* [What to produce]: Your task is to quote, unchanged, only the lines from the one with "Continue the build123d" through the one with "5215, 2269), 4.2)", both ends included.

(Entries taken from a collection)
——

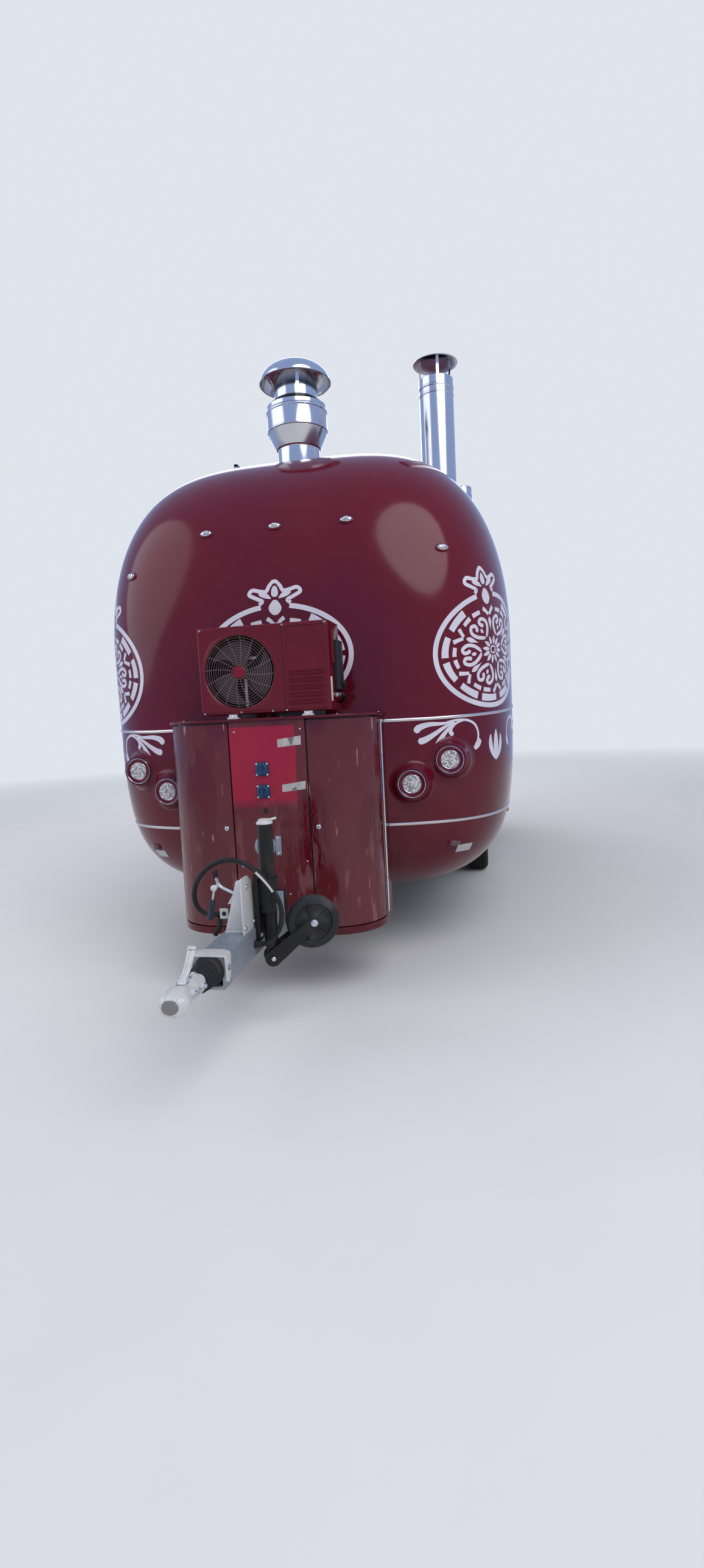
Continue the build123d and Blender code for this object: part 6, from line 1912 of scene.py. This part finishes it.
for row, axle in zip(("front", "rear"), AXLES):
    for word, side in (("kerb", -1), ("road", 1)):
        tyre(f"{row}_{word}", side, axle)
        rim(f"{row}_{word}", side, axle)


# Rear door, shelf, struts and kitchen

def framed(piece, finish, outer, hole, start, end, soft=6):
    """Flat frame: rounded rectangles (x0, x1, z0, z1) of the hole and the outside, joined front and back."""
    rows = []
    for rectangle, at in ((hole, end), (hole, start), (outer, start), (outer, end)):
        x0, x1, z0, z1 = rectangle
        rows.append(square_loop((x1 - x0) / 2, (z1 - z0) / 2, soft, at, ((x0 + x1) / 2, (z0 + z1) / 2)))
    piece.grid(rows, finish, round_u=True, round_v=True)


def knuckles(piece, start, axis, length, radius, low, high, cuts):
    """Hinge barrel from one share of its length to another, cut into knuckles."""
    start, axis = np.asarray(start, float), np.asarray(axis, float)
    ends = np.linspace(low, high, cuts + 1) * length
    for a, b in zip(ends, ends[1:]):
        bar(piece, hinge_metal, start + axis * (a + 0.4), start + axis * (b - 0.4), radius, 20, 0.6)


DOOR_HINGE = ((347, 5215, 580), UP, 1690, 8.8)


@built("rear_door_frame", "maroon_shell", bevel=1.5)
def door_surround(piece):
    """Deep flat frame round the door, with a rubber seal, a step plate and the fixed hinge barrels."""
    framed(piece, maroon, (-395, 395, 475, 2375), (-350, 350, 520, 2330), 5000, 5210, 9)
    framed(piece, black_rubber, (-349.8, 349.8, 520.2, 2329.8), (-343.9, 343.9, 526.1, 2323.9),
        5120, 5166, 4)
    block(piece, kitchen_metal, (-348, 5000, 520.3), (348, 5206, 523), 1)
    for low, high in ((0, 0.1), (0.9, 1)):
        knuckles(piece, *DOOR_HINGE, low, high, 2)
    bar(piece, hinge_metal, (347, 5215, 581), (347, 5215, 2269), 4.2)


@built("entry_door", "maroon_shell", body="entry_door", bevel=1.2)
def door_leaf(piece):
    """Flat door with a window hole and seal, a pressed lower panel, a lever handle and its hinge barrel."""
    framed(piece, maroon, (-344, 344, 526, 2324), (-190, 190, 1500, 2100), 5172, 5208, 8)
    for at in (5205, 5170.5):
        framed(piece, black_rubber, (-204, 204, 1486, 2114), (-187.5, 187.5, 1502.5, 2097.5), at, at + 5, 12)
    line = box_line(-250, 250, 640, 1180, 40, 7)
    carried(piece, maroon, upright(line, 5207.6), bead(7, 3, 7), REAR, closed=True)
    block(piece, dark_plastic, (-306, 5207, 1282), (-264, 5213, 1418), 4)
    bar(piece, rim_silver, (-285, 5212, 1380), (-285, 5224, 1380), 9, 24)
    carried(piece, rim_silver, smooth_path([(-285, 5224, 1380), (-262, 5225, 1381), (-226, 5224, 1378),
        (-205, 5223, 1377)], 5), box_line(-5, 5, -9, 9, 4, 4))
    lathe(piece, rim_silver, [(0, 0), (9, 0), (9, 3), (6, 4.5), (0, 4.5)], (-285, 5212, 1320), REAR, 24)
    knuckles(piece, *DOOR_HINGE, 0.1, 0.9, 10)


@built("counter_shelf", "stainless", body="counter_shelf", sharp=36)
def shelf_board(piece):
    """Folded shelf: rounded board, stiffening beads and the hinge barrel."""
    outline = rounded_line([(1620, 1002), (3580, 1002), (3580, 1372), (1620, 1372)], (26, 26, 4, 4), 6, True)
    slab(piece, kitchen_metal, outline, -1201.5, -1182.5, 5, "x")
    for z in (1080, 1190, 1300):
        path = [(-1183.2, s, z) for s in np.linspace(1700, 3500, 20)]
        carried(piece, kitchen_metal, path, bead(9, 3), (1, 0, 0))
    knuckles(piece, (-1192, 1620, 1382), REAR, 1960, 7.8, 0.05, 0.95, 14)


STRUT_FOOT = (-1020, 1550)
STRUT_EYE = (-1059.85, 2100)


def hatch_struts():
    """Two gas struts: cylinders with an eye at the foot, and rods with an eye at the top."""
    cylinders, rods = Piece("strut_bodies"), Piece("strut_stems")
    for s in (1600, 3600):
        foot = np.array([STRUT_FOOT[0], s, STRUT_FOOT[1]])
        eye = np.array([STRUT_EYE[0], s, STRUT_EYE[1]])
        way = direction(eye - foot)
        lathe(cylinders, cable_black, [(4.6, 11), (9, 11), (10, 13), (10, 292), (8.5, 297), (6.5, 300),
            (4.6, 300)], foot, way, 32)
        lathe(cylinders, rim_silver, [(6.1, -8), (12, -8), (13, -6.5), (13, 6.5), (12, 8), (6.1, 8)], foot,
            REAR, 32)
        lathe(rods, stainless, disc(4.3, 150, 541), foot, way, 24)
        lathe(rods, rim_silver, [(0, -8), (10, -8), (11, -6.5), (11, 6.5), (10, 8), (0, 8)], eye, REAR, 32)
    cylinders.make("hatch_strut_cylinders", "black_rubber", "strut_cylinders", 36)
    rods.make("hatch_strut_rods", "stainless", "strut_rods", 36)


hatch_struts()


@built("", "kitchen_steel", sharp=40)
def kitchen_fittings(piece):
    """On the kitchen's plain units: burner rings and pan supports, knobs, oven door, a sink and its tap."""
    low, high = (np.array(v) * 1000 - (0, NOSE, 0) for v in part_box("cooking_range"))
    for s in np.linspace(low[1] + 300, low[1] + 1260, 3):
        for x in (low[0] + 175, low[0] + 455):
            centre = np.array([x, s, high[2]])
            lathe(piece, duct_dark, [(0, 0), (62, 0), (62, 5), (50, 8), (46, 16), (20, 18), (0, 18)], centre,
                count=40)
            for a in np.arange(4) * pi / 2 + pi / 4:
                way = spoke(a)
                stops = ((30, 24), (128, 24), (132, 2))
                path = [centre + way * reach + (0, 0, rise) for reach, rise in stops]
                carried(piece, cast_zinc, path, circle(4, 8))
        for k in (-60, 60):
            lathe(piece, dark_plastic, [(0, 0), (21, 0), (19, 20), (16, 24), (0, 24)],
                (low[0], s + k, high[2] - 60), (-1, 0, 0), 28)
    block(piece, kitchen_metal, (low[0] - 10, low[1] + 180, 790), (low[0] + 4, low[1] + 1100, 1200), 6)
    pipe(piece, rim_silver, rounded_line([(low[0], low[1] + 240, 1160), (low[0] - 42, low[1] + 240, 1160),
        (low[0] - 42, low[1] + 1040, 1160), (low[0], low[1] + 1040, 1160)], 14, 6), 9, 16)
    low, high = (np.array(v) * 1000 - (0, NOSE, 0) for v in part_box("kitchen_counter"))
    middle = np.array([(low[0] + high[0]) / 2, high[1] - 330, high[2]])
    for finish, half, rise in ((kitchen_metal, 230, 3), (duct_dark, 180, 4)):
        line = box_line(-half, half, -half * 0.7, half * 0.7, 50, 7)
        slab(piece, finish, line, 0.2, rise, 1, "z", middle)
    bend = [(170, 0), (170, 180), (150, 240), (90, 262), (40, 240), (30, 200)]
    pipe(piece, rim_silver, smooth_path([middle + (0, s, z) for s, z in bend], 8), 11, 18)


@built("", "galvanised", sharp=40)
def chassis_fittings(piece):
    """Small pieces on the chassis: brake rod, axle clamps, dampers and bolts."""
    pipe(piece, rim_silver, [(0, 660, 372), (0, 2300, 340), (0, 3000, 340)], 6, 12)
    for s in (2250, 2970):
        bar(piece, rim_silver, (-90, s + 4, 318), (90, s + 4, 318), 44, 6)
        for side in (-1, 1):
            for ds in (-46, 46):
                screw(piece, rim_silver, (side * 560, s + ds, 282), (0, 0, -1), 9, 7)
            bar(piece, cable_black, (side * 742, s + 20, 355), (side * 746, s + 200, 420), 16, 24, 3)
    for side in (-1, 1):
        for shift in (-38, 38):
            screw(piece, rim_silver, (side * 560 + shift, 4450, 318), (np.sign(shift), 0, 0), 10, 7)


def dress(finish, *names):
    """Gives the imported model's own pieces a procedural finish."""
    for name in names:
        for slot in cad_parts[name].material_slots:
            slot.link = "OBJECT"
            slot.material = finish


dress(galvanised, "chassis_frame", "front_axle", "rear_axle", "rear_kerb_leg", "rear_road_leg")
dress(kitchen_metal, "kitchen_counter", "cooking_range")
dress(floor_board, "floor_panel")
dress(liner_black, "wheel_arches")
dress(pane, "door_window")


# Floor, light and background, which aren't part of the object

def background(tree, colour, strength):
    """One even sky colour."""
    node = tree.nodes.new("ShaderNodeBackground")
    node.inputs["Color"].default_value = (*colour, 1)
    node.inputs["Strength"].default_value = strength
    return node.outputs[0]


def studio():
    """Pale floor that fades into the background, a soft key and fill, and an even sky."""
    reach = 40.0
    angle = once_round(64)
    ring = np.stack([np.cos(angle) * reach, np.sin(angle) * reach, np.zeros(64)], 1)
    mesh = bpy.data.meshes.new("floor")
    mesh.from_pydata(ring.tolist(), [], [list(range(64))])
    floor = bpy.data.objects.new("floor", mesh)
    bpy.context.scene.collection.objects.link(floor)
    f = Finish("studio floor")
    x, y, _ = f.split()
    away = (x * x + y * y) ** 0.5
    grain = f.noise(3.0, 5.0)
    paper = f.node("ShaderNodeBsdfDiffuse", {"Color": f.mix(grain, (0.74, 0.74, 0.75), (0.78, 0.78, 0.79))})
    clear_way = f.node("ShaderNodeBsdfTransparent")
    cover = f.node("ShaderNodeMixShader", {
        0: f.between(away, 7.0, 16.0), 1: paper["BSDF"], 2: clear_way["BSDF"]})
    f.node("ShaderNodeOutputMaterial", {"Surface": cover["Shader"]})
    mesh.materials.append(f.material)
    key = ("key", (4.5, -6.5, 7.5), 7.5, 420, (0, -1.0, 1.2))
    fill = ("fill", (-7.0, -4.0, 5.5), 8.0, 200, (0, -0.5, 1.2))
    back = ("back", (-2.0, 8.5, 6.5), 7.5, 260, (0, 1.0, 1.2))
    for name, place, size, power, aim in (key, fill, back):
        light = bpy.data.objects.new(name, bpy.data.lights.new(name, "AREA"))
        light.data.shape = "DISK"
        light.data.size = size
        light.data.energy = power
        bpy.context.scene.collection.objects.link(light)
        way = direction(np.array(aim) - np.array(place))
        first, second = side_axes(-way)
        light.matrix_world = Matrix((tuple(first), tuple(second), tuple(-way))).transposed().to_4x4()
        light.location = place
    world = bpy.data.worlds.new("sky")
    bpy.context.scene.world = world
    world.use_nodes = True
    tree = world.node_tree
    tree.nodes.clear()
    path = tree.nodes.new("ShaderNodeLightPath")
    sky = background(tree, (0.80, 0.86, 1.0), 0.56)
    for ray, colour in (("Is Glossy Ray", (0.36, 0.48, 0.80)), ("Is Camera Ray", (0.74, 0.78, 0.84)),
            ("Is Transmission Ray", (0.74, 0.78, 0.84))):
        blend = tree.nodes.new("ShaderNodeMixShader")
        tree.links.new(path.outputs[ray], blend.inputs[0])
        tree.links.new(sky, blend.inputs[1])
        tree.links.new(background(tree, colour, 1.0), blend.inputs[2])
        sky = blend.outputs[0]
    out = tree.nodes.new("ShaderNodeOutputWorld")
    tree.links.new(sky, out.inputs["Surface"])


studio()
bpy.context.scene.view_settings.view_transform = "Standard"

——

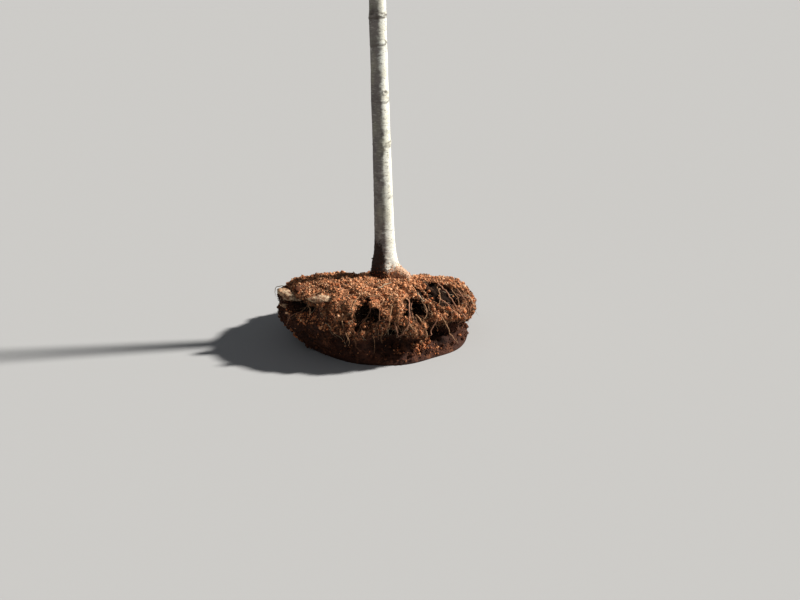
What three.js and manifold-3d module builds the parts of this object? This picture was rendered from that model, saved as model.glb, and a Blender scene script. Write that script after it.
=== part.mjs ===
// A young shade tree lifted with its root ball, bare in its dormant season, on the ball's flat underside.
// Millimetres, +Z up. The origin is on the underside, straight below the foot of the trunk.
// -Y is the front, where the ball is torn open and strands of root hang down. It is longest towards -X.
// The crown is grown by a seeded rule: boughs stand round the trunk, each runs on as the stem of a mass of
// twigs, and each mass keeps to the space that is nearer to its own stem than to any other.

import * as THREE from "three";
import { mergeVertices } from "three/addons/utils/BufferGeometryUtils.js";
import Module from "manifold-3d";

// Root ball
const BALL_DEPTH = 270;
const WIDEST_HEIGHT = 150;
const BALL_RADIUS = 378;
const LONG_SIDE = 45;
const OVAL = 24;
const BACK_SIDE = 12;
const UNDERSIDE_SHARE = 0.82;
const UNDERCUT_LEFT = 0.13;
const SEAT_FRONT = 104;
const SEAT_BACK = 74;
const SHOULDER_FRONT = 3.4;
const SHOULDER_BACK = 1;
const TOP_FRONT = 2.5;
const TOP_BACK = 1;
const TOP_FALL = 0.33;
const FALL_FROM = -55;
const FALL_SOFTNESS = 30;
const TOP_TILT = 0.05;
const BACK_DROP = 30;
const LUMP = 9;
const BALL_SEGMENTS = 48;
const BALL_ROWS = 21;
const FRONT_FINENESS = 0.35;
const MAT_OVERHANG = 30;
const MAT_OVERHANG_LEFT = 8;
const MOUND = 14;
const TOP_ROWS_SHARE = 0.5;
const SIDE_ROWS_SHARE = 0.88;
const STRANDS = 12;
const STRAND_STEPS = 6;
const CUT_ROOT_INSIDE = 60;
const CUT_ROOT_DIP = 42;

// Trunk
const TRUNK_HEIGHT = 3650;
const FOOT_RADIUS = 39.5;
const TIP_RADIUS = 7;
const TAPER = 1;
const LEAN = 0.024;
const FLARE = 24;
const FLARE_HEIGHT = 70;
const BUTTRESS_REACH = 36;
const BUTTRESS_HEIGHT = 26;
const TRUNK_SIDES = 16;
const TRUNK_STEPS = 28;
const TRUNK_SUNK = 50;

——

* [Solution for this task]:
Continue the build123d and Blender code for this object: part 6, from line 1912 of scene.py. This part finishes it.
for row, axle in zip(("front", "rear"), AXLES):
    for word, side in (("kerb", -1), ("road", 1)):
        tyre(f"{row}_{word}", side, axle)
        rim(f"{row}_{word}", side, axle)


# Rear door, shelf, struts and kitchen

def framed(piece, finish, outer, hole, start, end, soft=6):
    """Flat frame: rounded rectangles (x0, x1, z0, z1) of the hole and the outside, joined front and back."""
    rows = []
    for rectangle, at in ((hole, end), (hole, start), (outer, start), (outer, end)):
        x0, x1, z0, z1 = rectangle
        rows.append(square_loop((x1 - x0) / 2, (z1 - z0) / 2, soft, at, ((x0 + x1) / 2, (z0 + z1) / 2)))
    piece.grid(rows, finish, round_u=True, round_v=True)


def knuckles(piece, start, axis, length, radius, low, high, cuts):
    """Hinge barrel from one share of its length to another, cut into knuckles."""
    start, axis = np.asarray(start, float), np.asarray(axis, float)
    ends = np.linspace(low, high, cuts + 1) * length
    for a, b in zip(ends, ends[1:]):
        bar(piece, hinge_metal, start + axis * (a + 0.4), start + axis * (b - 0.4), radius, 20, 0.6)


DOOR_HINGE = ((347, 5215, 580), UP, 1690, 8.8)


@built("rear_door_frame", "maroon_shell", bevel=1.5)
def door_surround(piece):
    """Deep flat frame round the door, with a rubber seal, a step plate and the fixed hinge barrels."""
    framed(piece, maroon, (-395, 395, 475, 2375), (-350, 350, 520, 2330), 5000, 5210, 9)
    framed(piece, black_rubber, (-349.8, 349.8, 520.2, 2329.8), (-343.9, 343.9, 526.1, 2323.9),
        5120, 5166, 4)
    block(piece, kitchen_metal, (-348, 5000, 520.3), (348, 5206, 523), 1)
    for low, high in ((0, 0.1), (0.9, 1)):
        knuckles(piece, *DOOR_HINGE, low, high, 2)
    bar(piece, hinge_metal, (347, 5215, 581), (347, 5215, 2269), 4.2)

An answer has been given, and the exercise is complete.